O consultor portuário Marcos Vendramini resumiu em um item qual deveria ser o foco dos planos do Governo para os portos: eliminar a necessidade de carga própria para novos terminais, instituída pela Lei 6.620/ 2008. "Isso foi uma invenção e, se for eliminada, vai ajudar também a diminuir os custos. Mas é necessário que venha acompanhada da prorrogação dos contratos por mais 25 anos. Cortar custos é fazer competição", disse Vendramini. 

A revisão dos contratos de arrendamento para incentivar investimentos também foi vista como necessária pelo especialista. "A taxa de arrendamento hoje é muito alta, dando mais dinheiro ao Governo. Isso prejudica o investidor". 

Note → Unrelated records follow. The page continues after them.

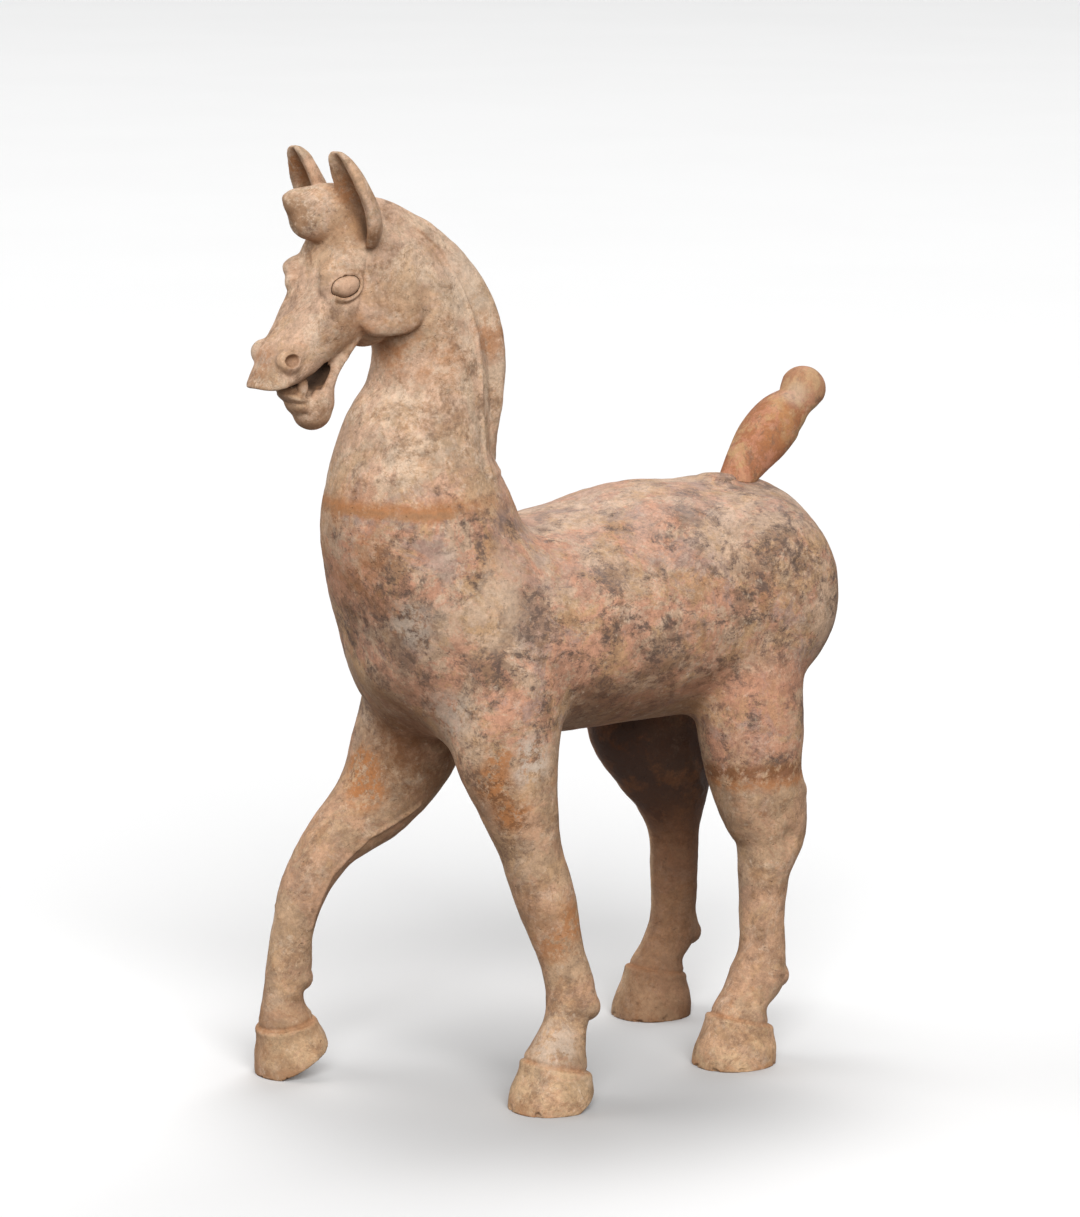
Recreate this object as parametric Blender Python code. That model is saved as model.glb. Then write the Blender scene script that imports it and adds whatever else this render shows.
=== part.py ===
"""A striding terracotta horse of the Sichuan tomb type, with its tail made apart and set in the rump.

The horse faces -X, its left side is towards -Y, and it stands on z = 0. All sizes are in metres.
It is built as a potter builds one: broad masses are joined and smoothed together by hand, and
small crisp parts, such as ears, forelock, jaw and hooves, are pressed on afterwards.
"""

import math

import bmesh
import bpy
import numpy as np
from mathutils import Euler, Matrix, Vector
from mathutils.bvhtree import BVHTree

# Driving dimensions
JOIN_GAP = 0.0003  # clearance between the tail's stub and its socket
BODY_GRAIN = 0.0042  # of the broad masses' skin
FINE_GRAIN = 0.0026  # of the skin with the pressed-on parts
SOFT_REACH = 0.050  # how far a joint between two broad masses is smoothed
SOFT_PASSES = 140
PRESS_REACH = 0.007  # how far the foot of a pressed-on part is smoothed
PRESS_PASSES = 8
HORSE_TRIANGLES = 8200
LOFT_SIDES = 40
LOFT_STEP = 0.011
TAIL_SIDES = 22
TAIL_STEP = 0.009
SHARP_ANGLE = math.radians(50.0)
BUFF = (0.52, 0.37, 0.27)
ORANGE = (0.50, 0.30, 0.18)

# Lofts. Each row is (x, y, z, front, rear, half width): the place of a cross-section's centre and
# its reach to each side. On a path that runs down, "front" is towards -X; on one that runs towards
# -X it is +Z. The half width is along Y.
TRUNK = [
    (0.310, 0.0, 0.574, 0.119, 0.098, 0.120),
    (0.272, 0.0, 0.566, 0.1335, 0.130, 0.144),
    (0.212, 0.0, 0.558, 0.1410, 0.140, 0.156),
    (0.122, 0.0, 0.552, 0.149, 0.137, 0.160),
    (0.022, 0.0, 0.544, 0.138, 0.129, 0.158),
    (-0.078, 0.0, 0.542, 0.132, 0.125, 0.156),
    (-0.148, 0.0, 0.547, 0.128, 0.126, 0.144),
    (-0.188, 0.0, 0.554, 0.100, 0.100, 0.118),
]
NECK = [
    (-0.290, 0.0, 1.034, 0.030, 0.036, 0.042),
    (-0.243, 0.0, 0.997, 0.048, 0.050, 0.052),
    (-0.200, 0.0, 0.949, 0.058, 0.060, 0.056),
    (-0.176, 0.0, 0.889, 0.0635, 0.074, 0.060),
    (-0.175, 0.0, 0.834, 0.073, 0.076, 0.068),
    (-0.192, 0.0, 0.769, 0.0925, 0.092, 0.084),
    (-0.193, 0.0, 0.704, 0.108, 0.119, 0.106),
    (-0.186, 0.0, 0.634, 0.103, 0.126, 0.128),
    (-0.178, 0.0, 0.564, 0.087, 0.110, 0.138),
    (-0.168, 0.0, 0.499, 0.070, 0.100, 0.124),
]
HEAD = [
    (-0.280, 0.0, 1.046, 0.028, 0.045, 0.044),
    (-0.309, 0.0, 0.997, 0.0185, 0.080, 0.052),
    (-0.328, 0.0, 0.956, 0.0120, 0.086, 0.051),
    (-0.346, 0.0, 0.921, 0.019, 0.063, 0.043),
    (-0.363, 0.0, 0.887, 0.0295, 0.036, 0.036),
    (-0.378, 0.0, 0.866, 0.028, 0.014, 0.034),
    (-0.393, 0.0, 0.859, 0.020, 0.012, 0.031),
    (-0.4015, 0.0, 0.8565, 0.010, 0.009, 0.026),
]
JAW = [
    (-0.277, 0.0, 0.921, 0.030, 0.005, 0.037),
    (-0.300, 0.0, 0.886, 0.024, 0.002, 0.032),
    (-0.316, 0.0, 0.860, 0.018, 0.008, 0.027),
    (-0.328, 0.0, 0.839, 0.020, 0.025, 0.025),
    (-0.334, 0.0, 0.824, 0.019, 0.023, 0.022),
]
LEFT_FORELEG = [
    (-0.113, -0.080, 0.594, 0.075, 0.075, 0.060),
    (-0.131, -0.095, 0.504, 0.076, 0.080, 0.064),
    (-0.136, -0.106, 0.426, 0.066, 0.068, 0.056),
    (-0.126, -0.115, 0.366, 0.050, 0.049, 0.047),
    (-0.112, -0.122, 0.306, 0.038, 0.037, 0.037),
    (-0.096, -0.130, 0.244, 0.036, 0.035, 0.035),
    (-0.081, -0.138, 0.183, 0.029, 0.028, 0.028),
    (-0.070, -0.144, 0.126, 0.029, 0.028, 0.029),
    (-0.079, -0.148, 0.093, 0.0295, 0.024, 0.025),
    (-0.093, -0.150, 0.066, 0.032, 0.040, 0.031),
    (-0.100, -0.150, 0.050, 0.0365, 0.0455, 0.0355),
]
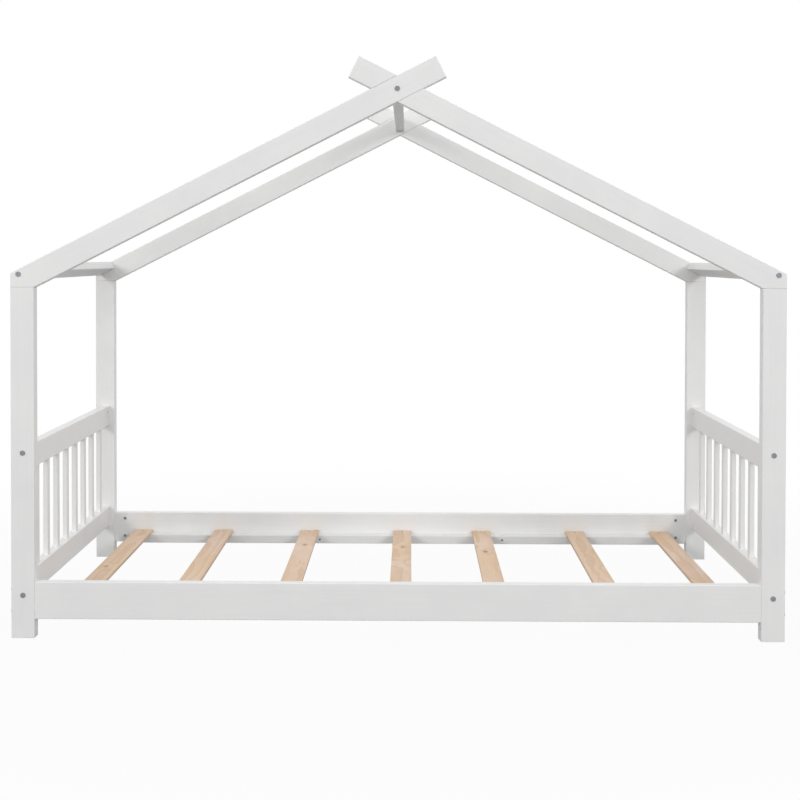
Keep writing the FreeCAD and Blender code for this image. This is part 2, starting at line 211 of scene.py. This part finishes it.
spindle_names = [side + "_spindle_" + str(k) for side in ("left", "right") for k in range(1, 9)]
spindle_places = []
for name in spindle_names:
    low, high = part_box(name)
    spindle_places.append((low + high) / 2)
spindles = grown("spindles", spindle_tree, spindle_places,
                 {"Length": high.z - low.z, "Width": high.x - low.x, "Thickness": high.y - low.y,
                  "Arris": 0.0012, "Finish": lacquer_upright})
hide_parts(*spindle_names)
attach(spindles, "root")

# ---- slats -------------------------------------------------------------------
# Seven slats of planed pine, 60 by 10 mm, left bare. They are cut from the side
# of the log, so the rings show as long streaks and arches round a few knots.
bare_pine, tree, shader = new_finish("bare_planed_pine")
# Each slat carries its place in the log, so that no two have the same figure.
log = add(tree, "ShaderNodeAttribute", attribute_name="log_place").outputs["Vector"]
# Slow bends of the rings, half a metre long and 50 mm wide.
bend_map = add(tree, "ShaderNodeMapping", {"Vector": log, "Scale": (0.05, 0.5, 0.05)},
               vector_type="TEXTURE")
bend = add(tree, "ShaderNodeTexNoise", {"Vector": bend_map.outputs[0], "Scale": 1.0, "Detail": 2.0})
bent = add(tree, "ShaderNodeVectorMath", {0: bend.outputs["Color"], 1: (0.016, 0.0, 0.016)},
           operation="MULTIPLY")
bent_log = add(tree, "ShaderNodeVectorMath", {0: log, 1: bent.outputs[0]}, operation="ADD")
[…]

Em relação ao incentivo à cabotagem (navegação entre portos da costa) previsto pela União, Vendramini lembrou que ainda há empecilhos para o crescimento do setor e observou que é necessário fazer uma pesquisa entre origem e destino das cargas. "Entre 60% e 80% das cargas no Brasil ficam entre o Sul e o Sudeste. Vai fazer cabotagem entre Santos, Rio de Janeiro e Paranaguá (PR), que são bem servidas de meios ferroviários e rodoviários? Quando tiver mais cargas no Norte e Nordeste, aí sim ela se tornará mais interessante", disse.

Iniciativa privada

O advogado especialista em Direito Aduaneiro Felippe Breda vê o aumento da participação da iniciativa privada nos portos como uma saída para alavancar os investimentos e modernizar o setor. Ele acredita que as empresas podem desenvolver projetos com maior celeridade, resolvendo assim questões estruturais dos complexos, como acessos insuficientes, a necessidade de scanners e a implantação da cobertura em terminais para a operação de cargas a granel, entre outros.

"Mas também é importante que haja o rompimento do sistema jurídico", comentou Breda, se referindo à necessidade de remodelação do formato de arrendamento que hoje oferece pouca margem para investimento. "Atualmente também há excesso de burocracia, o sistema é engessado, tudo tem que estar escrito".